By Glen Berger
When does a work of art become a failure? That’s the implied question in Berger’s account of his years as co-writer of Spider-Man: Turn Off the Dark, the most infamous Broadway musical of recent years. Berger gives an insider’s perspective of all the stories about the bizarre ideas of co-writer and director Julie Taymor, the stunt work that resulted in injured performers, and the eventual hiring of a new director and writer.
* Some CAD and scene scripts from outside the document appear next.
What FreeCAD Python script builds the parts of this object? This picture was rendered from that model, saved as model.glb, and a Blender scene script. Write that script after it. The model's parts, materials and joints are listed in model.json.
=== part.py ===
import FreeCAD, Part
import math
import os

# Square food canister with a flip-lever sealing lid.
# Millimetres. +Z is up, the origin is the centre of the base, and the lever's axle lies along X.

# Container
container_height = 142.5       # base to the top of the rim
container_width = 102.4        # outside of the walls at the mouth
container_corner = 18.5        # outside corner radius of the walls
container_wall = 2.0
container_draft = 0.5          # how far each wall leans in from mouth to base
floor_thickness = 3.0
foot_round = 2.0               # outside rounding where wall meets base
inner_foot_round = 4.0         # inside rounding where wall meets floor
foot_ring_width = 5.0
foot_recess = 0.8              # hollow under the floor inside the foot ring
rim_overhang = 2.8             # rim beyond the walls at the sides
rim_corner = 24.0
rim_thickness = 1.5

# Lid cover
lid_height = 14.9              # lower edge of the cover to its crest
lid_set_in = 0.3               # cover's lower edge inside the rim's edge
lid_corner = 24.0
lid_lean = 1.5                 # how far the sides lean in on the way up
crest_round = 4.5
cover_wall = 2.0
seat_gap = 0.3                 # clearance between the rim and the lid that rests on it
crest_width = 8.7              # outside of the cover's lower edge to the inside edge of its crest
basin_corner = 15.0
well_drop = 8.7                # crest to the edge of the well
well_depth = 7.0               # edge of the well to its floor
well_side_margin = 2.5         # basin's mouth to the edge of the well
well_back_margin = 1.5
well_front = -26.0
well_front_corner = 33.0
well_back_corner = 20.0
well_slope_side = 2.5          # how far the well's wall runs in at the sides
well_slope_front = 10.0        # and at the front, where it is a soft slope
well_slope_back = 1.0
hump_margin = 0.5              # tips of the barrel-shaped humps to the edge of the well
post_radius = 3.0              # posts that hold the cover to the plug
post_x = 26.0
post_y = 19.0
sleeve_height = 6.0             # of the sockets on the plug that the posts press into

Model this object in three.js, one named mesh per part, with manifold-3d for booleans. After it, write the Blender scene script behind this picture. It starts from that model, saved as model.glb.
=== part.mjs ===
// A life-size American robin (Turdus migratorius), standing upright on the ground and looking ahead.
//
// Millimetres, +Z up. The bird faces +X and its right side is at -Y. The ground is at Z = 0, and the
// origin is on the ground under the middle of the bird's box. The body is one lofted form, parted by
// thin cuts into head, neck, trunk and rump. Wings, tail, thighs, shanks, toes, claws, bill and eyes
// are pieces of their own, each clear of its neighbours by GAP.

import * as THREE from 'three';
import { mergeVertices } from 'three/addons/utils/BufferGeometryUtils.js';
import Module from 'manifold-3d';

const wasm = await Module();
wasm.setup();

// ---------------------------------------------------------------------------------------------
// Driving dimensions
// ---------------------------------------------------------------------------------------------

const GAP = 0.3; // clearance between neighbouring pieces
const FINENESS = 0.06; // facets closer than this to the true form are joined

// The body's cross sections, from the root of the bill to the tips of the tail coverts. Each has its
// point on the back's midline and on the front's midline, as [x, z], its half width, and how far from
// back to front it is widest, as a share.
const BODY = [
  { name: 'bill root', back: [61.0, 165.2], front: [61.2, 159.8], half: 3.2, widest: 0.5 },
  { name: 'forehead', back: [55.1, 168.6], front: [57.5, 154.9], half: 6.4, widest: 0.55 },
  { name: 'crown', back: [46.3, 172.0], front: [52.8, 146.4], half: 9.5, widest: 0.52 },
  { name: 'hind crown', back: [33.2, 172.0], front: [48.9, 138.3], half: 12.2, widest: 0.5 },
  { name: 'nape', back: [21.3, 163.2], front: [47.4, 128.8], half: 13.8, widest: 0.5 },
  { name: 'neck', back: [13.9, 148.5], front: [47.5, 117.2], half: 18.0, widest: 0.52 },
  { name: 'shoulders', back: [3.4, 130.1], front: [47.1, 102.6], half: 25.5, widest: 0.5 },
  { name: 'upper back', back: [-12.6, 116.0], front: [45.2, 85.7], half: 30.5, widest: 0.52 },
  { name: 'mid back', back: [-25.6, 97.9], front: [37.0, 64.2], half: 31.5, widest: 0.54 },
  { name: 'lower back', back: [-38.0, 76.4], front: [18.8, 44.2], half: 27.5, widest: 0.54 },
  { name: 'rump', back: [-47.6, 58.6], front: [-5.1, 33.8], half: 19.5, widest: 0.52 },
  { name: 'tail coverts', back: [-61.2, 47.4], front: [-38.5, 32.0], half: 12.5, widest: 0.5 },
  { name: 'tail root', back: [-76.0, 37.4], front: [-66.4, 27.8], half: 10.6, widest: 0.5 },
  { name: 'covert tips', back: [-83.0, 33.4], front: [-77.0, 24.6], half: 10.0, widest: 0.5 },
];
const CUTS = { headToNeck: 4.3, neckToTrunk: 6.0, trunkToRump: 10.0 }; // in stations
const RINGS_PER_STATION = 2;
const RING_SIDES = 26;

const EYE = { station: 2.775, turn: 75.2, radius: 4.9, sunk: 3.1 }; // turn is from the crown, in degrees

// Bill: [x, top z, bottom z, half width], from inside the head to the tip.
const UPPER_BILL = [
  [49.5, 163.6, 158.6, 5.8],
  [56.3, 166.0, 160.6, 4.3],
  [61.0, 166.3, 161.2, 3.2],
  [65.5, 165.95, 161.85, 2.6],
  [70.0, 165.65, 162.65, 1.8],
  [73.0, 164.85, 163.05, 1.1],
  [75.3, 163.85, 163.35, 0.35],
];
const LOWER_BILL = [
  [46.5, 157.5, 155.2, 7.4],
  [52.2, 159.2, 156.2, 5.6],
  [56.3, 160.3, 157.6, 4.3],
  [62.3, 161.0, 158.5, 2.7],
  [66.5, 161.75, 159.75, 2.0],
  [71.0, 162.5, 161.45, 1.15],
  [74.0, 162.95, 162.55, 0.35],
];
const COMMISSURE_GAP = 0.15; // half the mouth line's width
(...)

But now that Spider-Man has closed on Broadway with losses estimated in the tens of millions, the book is even more valuable as an examination of when, exactly, the show took a wrong turn.
Berger clearly still thinks of Taymor as a genius, even though he admits she could be difficult: Asked to cut some scenes from the second act, she replied, “That isn’t a cut, it’s a mastectomy.” But Berger attaches more of the blame to the critics and gossipers who, he feels, had it in for the expensive musical and gleefully publicized every misstep. A major villain of the book is Michael Riedel, the Broadway columnist whom Berger compares to Spider-Man’s journalistic nemesis, J. Jonah Jameson, for his determination to destroy the show.
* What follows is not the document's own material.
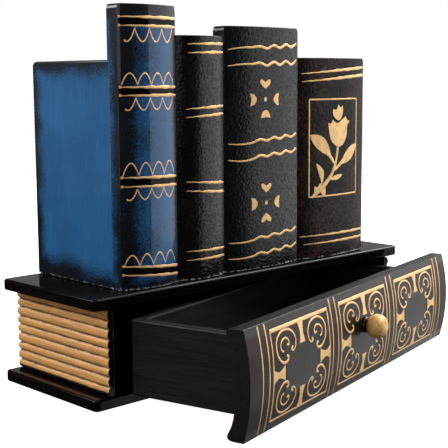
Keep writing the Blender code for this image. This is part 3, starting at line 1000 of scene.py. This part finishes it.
class ORGANISER_OT_sides(Operator):
    """Model the side boards of the first and the last book"""

    bl_idname = "organiser.sides"
    bl_label = "Side boards"

    def execute(self, context):
        sizes, colours = sizes_and_colours()
        for name, node, slot in (
            ("side_left", "holder_left_side", "blue_paint"),
            ("side_right", "holder_right_side", "brown_paint"),
        ):
            low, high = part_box(node)
            lap = Vector((0, 2 * sizes.board_edge, 0))
            made = block(name, low - lap, high)
            pick(made, "EDGE", lambda e: all(
                v.co.y > high.y - MM and v.co.z > low.z + MM for v in e.verts
            ) and abs(e.verts[0].co.x - e.verts[1].co.x) > MM)
            bpy.ops.mesh.bevel(offset=sizes.side_corner, segments=5, affect="EDGES")
            bpy.ops.object.mode_set(mode="OBJECT")
            round_edges(made, sizes.board_edge, 4)
            if slot == "blue_paint":

                def edge(paint):
                    return paint.middle_of(*paint.face_distances(low - Vector((0, 30 * MM, 0)), high))

                def shade(paint):
                    _, y, z = paint.axes()
                    band = paint.span(z, low.z + 5 * MM, low.z + 21 * MM, 1.0, 0.0)
                    back = paint.span(y, low.y + 2 * MM, low.y + 30 * MM, 0.35, 1.0)
                    return paint.sums("MULTIPLY", band, back)

                finish = blue_lacquer("blue_side_lacquer", edge, shade, 15 * MM)
            else:
                finish = leather_paint("side_leather", colours.brown, colours.side_worn, 0.7)
            finished(made, "carcass", slot, finish, node)
        return {"FINISHED"}


def scallops(start, pitch, base, height, width):
    """Four arches on a base line, up for a positive height and down for a negative one.

    The brush starts a hanging row below the line, so that its first arch is a hook.
    """
    lines = []
    for number in range(4):
        left = start + pitch * number
        line = []
        hook = 4 if height < 0 and number == 0 else 0
        for i in range(hook, 13):
            t = i / 12
            lift = 0.1 + 0.9 * abs(math.sin(math.pi * t)) ** 0.85
            line.append((left + pitch * t, base + height * lift, width * (0.75 + 0.4 * lift)))
        lines.append(line)
    return lines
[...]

And yet the overriding impression is of a show that simply never bothered to address the flaws in its original plan, whether it was Taymor’s insistence on including a mythological goddess character named Arachne, or Bono and the Edge’s inability to write songs that played theatrically (Berger notes the “lyrical wooliness” of even the songs he admires). Berger admits they didn’t give much thought to conceptual problems: “All these years, it was a given that Turn off the Dark would be a hit. There was never talk about whether or not it would succeed on Broadway.”
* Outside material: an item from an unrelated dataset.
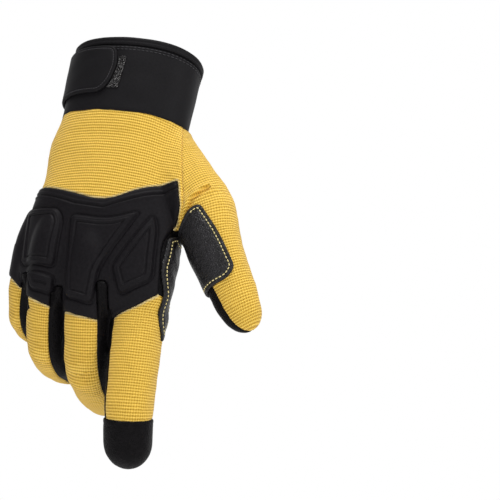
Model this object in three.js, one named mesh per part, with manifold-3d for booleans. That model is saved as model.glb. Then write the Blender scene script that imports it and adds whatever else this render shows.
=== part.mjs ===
// Right-hand safety glove: knit back, moulded knuckle pad, synthetic leather palm, neoprene cuff.
// Millimetres. The origin is the centre of the cuff's opening and +Z runs up the forearm, so the
// fingers point to -Z. The back of the hand faces -Y and the thumb is on the +X side.
// The glove holds the form of a pointing hand: the index finger is out, the others are curled.
import * as THREE from "three";
import { mergeVertices } from "three/addons/utils/BufferGeometryUtils.js";
import Module from "manifold-3d";

const wasm = await Module();
wasm.setup();

// Driving sizes
const handLength = 150;
const palmWidth = 92;
const palmDepth = 34;
const wall = 1.8;
const seamGap = 0.3;
const cuffHeight = 44;
const cuffWidth = 75;
const cuffDepth = 52;
const wristWidth = 73;
const wristDepth = 45;
const cuffWall = 2.6;
const cuffStep = 0.6;
const cuffSquare = 2.2;
const fingerSquare = 2.2;
const hemHeight = 4.6;
const hemStep = 0.4;
const strapWidth = 29;
const strapLength = 46;
const strapThick = 1.8;
const strapEnd = -2;
const loopWidth = 4.4;
const loopThick = 0.7;
const padRise = 1.2;
const cellRise = 1;
const tabRise = 1.6;
const patchThick = 1.4;
const tipCapLength = 33;
const tipCapRise = 0.7;
const tipCapSlope = 20;
const sideSeam = 2;

// Mesh fineness
const fingerSides = 10;
const palmSides = 20;
const ringStep = 15;
const tipAngles = [0, 32, 58, 80];
const wedgeSteps = 5;
const cornerSteps = 2;
const cornerRoom = 0.45;
const sharpest = 0.35;
const curveSteps = 600;

const rad = Math.PI / 180;
const reach = 120;
const overlap = 0.5;
const handSize = { across: palmWidth, down: handLength };
const sideSize = { across: palmDepth, down: handLength };

// Palm sections: x, half width as shares of the palm's width, y and depths of its depth, z of the
// hand's length; square is the exponent of the superellipse, slope and arch are the angles in
// degrees by which the section drops on the thumb's side and comes forward on the far side
const palmSections = [
  { x: 0, y: 0.03, z: 0.4, half: 0.418, back: 0.59, front: 0.65, square: 2.2, slope: 0, arch: 0 },
  { x: 0.002, y: 0.06, z: 0.533, half: 0.44, back: 0.56, front: 0.62, square: 2.3, slope: 0, arch: 0 },
  { x: 0, y: 0.06, z: 0.667, half: 0.48, back: 0.53, front: 0.56, square: 2.4, slope: 1, arch: 0 },
  { x: 0.01, y: 0.09, z: 0.8, half: 0.487, back: 0.5, front: 0.5, square: 2.4, slope: 3, arch: 2 },
  { x: 0.008, y: 0.15, z: 0.92, half: 0.492, back: 0.46, front: 0.44, square: 2.3, slope: 5, arch: 4 },
  { x: -0.005, y: 0.21, z: 0.98, half: 0.465, back: 0.35, front: 0.37, square: 2.2, slope: 6, arch: 6 },
  { x: -0.01, y: 0.27, z: 1.02, half: 0.41, back: 0.16, front: 0.22, square: 2.1, slope: 6, arch: 6 },
];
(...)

By the end of the book, with Taymor gone and a new scriptwriter in for rewrites, Berger is reduced to fighting vainly for Taymor’s original vision, while the rest of the team tries to make it less “exceptional.” Though he’s happy when the show manages to please audiences and run a couple of years, he never loses his belief that the show might have had something deeper to say, and neither does Bono, who writes Berger to proclaim himself “extremely worried about the corniness that’s crept into the script.” Of course, writing a musical about a guy in a spider suit and not wanting it to be corny could be the key to its failure.